The required output is a word-for-word copy of the lines from the line bearing "Turn this picture" through the line bearing "under the middle", inclusive, and no other lines.

Entries supplied –
==========

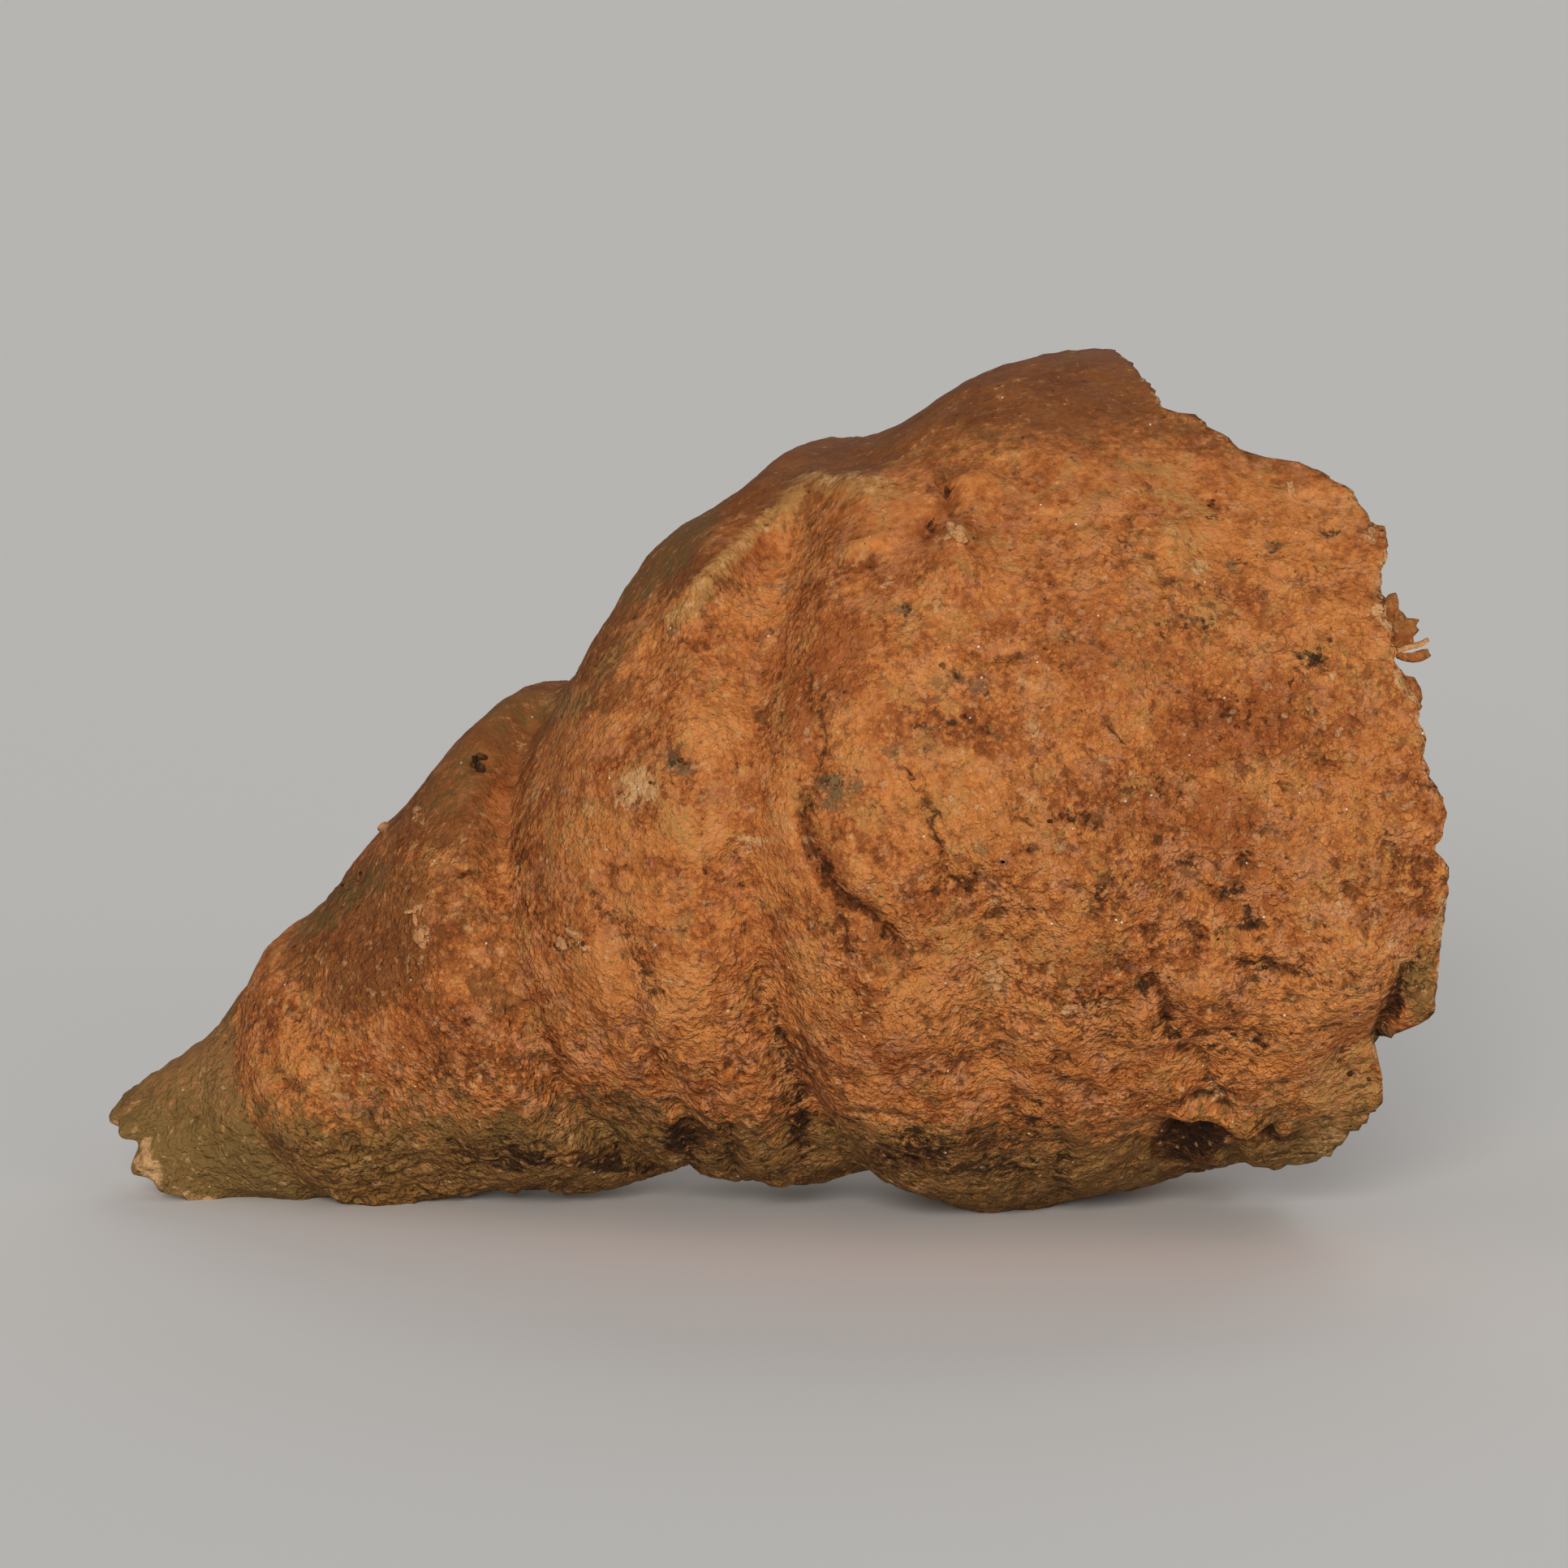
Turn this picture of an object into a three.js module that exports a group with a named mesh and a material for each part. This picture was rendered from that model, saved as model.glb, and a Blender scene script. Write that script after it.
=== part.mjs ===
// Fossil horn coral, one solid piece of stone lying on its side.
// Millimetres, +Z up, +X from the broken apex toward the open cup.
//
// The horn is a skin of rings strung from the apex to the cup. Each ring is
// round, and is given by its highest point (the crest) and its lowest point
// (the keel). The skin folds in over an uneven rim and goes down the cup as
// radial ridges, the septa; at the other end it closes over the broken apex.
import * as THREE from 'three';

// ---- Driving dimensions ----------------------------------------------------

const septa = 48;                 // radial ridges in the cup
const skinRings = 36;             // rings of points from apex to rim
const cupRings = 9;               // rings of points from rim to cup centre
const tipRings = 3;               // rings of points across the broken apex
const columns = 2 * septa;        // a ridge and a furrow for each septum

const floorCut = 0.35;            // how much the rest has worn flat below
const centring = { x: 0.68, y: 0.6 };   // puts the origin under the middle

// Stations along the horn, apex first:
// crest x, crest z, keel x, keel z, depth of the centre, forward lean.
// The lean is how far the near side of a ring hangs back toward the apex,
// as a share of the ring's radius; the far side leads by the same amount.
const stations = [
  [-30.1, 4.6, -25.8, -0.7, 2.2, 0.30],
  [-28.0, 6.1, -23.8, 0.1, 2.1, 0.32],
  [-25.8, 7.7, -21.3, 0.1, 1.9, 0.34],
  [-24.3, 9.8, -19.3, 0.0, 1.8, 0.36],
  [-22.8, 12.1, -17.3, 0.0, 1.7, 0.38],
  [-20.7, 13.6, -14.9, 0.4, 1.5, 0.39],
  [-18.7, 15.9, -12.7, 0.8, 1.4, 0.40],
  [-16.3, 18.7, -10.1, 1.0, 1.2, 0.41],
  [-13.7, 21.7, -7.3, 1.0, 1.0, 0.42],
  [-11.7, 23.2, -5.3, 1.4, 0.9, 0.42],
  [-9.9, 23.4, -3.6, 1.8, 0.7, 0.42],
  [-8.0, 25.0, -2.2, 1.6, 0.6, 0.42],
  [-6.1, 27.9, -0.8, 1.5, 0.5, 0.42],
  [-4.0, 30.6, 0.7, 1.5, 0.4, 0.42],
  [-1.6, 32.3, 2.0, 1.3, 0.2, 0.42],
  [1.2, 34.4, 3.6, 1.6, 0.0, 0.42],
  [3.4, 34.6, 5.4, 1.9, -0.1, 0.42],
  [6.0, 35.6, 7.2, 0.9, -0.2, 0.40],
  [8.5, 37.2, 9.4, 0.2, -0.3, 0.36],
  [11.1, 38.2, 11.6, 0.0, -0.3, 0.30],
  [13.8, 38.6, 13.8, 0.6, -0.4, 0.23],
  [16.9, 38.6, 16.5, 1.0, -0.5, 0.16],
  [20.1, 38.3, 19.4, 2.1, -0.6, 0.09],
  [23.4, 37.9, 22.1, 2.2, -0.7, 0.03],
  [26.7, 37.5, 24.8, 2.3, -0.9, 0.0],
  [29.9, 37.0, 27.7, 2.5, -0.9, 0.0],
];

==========

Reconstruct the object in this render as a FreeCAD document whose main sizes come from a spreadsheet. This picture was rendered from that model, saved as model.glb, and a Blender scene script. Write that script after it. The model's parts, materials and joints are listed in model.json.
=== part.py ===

==========

Response for this exercise –
Turn this picture of an object into a three.js module that exports a group with a named mesh and a material for each part. This picture was rendered from that model, saved as model.glb, and a Blender scene script. Write that script after it.
=== part.mjs ===
// Fossil horn coral, one solid piece of stone lying on its side.
// Millimetres, +Z up, +X from the broken apex toward the open cup.
//
// The horn is a skin of rings strung from the apex to the cup. Each ring is
// round, and is given by its highest point (the crest) and its lowest point
// (the keel). The skin folds in over an uneven rim and goes down the cup as
// radial ridges, the septa; at the other end it closes over the broken apex.
import * as THREE from 'three';

// ---- Driving dimensions ----------------------------------------------------

const septa = 48;                 // radial ridges in the cup
const skinRings = 36;             // rings of points from apex to rim
const cupRings = 9;               // rings of points from rim to cup centre
const tipRings = 3;               // rings of points across the broken apex
const columns = 2 * septa;        // a ridge and a furrow for each septum

const floorCut = 0.35;            // how much the rest has worn flat below
const centring = { x: 0.68, y: 0.6 };   // puts the origin under the middle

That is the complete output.